Hard mode makes the puzzle more honest and a little riskier, since you lose the option of a pure scouting guess. Many players use it to sharpen up once standard Wordle feels routine.
Ready to play?
Wordle rewards patience and clean logic far more than vocabulary. Lead with a vowel-rich opener, treat every color as a clue worth obeying, respect the possibility of repeated letters, and stop feeding known-gray letters back into the grid. Do that and your average score drops fast.
Put it to the test. Open Wordle, lead with CRANE, and read every tile like it's trying to tell you something — because it is. When you've claimed the day's word, the rest of the games library is one click away.
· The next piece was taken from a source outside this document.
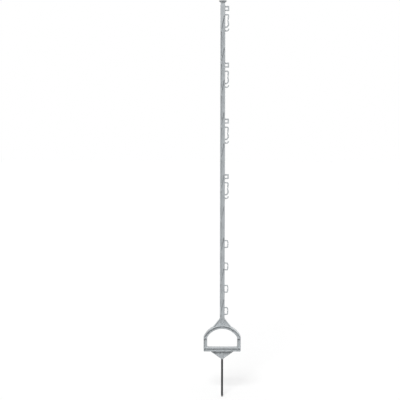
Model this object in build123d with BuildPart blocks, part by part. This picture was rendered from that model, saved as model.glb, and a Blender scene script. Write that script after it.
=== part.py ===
from build123d import *
import os
from math import cos, radians, sin, sqrt

# A step-in fence post: one moulded plastic post, with a stirrup to tread on
# and eyelets for wire, rope and tape, and a steel spike held in its foot.
# Lengths are in millimetres. The post stands on the tip of its spike, +Z up.
# The stirrup lies in the XZ plane, and every eyelet stands out towards +X.

# Spike
spike_diameter = 8.0
spike_exposed = 152.5
spike_held = 35.0
spike_tang_diameter = 7.4
spike_point_length = 7.0
spike_point_diameter = 4.6
spike_point_round = 1.5
spike_top_chamfer = 0.6
socket_clearance = 0.05

# Stirrup: a frame with shallow recesses in its front and back, between flanges and ribs
opening_width = 118.0
opening_height = 76.5
column_width = 14.3
column_height = 42.2
arch_thickness = 12.4
bar_height = 14.0
stirrup_depth = 30.0
stirrup_flange = 2.2
stirrup_tread = 1.6
stirrup_web = 16.0
stirrup_rib = 2.4
arch_rib_angle = 31.0
bar_rib_spacing = 74.0
corner_rib = 3.2
corner_rib_drop = 3.1
stirrup_outer_corner = 3.0
stirrup_inner_corner = 3.5
stirrup_arch_bend = 16.0
stirrup_edge_round = 0.8

# Lower gusset, and the socket in it that holds the spike
gusset_height = 33.0
gusset_width = 98.0
gusset_depth = 10.0
gusset_plate = 4.0
gusset_rim = 4.5
gusset_foot_rise = 1.5
gusset_foot_clearance = 0.2
gusset_edge_round = 2.8
socket_mouth_wall = 1.8
socket_root_wall = 2.8
socket_roof = 3.5
socket_top_round = 2.0

# Wings that spread the shaft onto the arch
wing_height = 27.0
wing_width = 77.0
wing_depth = 10.0
wing_plate = 4.0
wing_rim = 3.2
wing_corner_round = 7.0
wing_edge_round = 1.2

# Shaft: two flanges, a web, and a zigzag rib on each face, widened where it meets a flange
shaft_width = 18.9
shaft_depth = 16.0
shaft_flange = 3.2
shaft_web = 4.0
shaft_edge_round = 0.8
shaft_rib = 2.5
rib_pitch = 61.1
rib_foot_length = 28.0
rib_foot_width = 1.6
plain_top_length = 24.1

# Head: a shoulder, a neck and a round disc to hammer or push on
shoulder_height = 6.9
neck_width = 16.0
neck_depth = 14.5
neck_corner = 3.0
neck_height = 4.0
head_diameter = 29.7
head_underside_drop = 5.5
head_rim_height = 3.1
head_dome_rise = 0.9
head_rim_round = 1.0

# Eyelets: groups of a square eye, a tape slot and a hook, then small loops
eyelet_depth = 5.0
eyelet_edge_round = 0.6
eyelet_bury = 1.5
square_eye_bar = 5.0
square_eye_top_bar = 6.2
square_eye_reach = 14.9
square_eye_height = 19.5
square_eye_corner = 0.8
tape_slot_bar = 5.2
tape_slot_reach = 14.8
tape_slot_height = 52.2
tape_slot_waist = 1.3
tape_slot_waist_length = 12.0
tape_slot_waist_ramp = 6.0
tape_slot_heel_rise = 7.6
tape_slot_heel_inset = 5.7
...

Frequently asked questions
What is the best Wordle starting word?+
There's no single 'correct' answer, but the best openers pack common letters and a couple of vowels into five distinct slots. CRANE, SLATE, and ROAST are all strong because they test high-frequency letters early. The real trick is picking one good opener and using its feedback well — consistency beats chasing a 'perfect' word.
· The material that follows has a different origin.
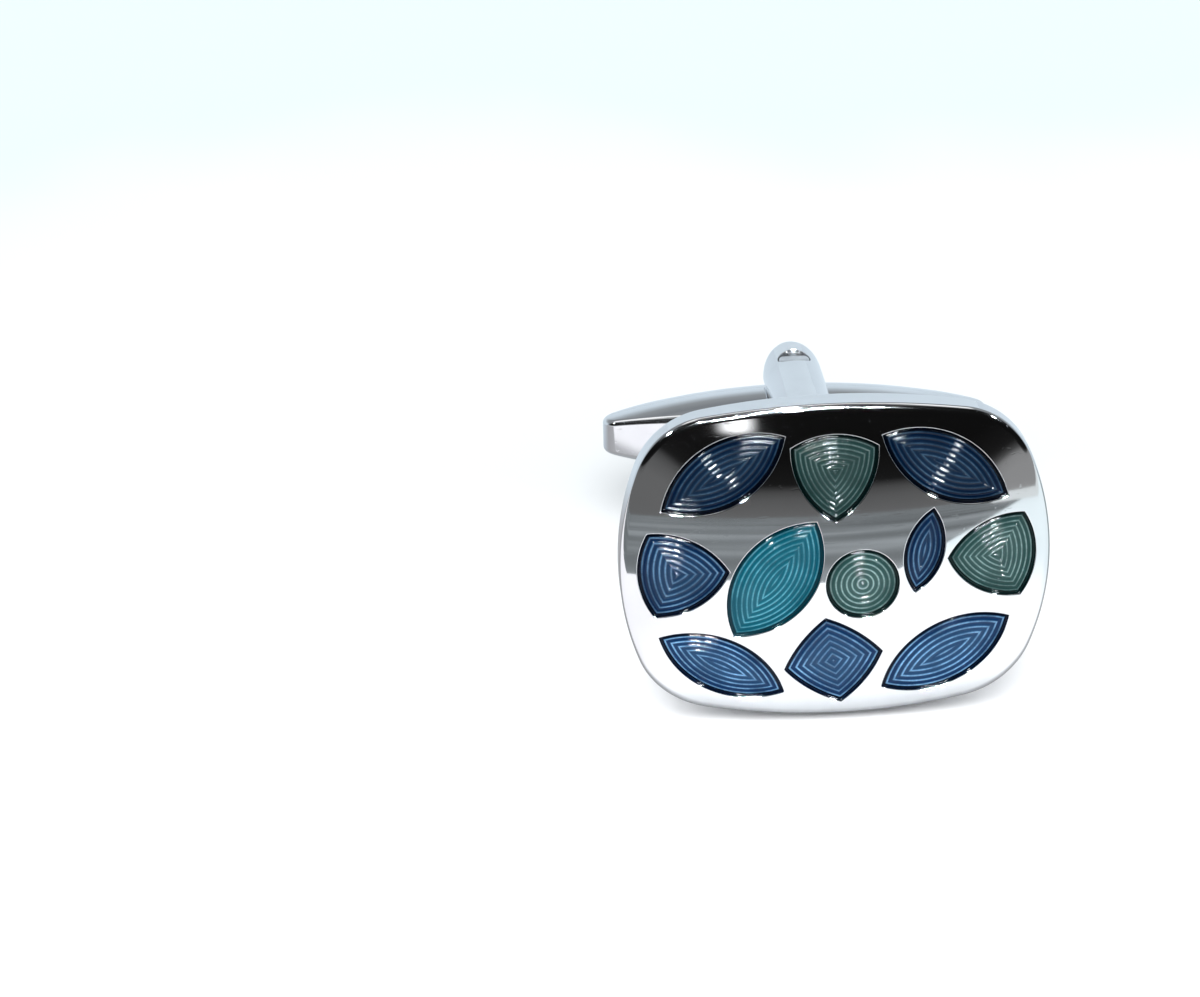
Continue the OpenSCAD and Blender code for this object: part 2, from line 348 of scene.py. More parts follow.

Can a Wordle answer have the same letter twice?+
Yes. Plenty of answers repeat a letter, like ABBEY, MUMMY, or EERIE. That's why you shouldn't assume a word has five different letters. If you've placed every other slot and you're stuck, try doubling a letter you already know is in the word.
Does Aura Games Lab know today's Wordle answer?+
No. Wordle has a new hidden word every day and we don't track or spoil it. This guide teaches strategy — strong openers, reading clues, and handling tricky words — so you can solve the daily puzzle yourself in fewer guesses.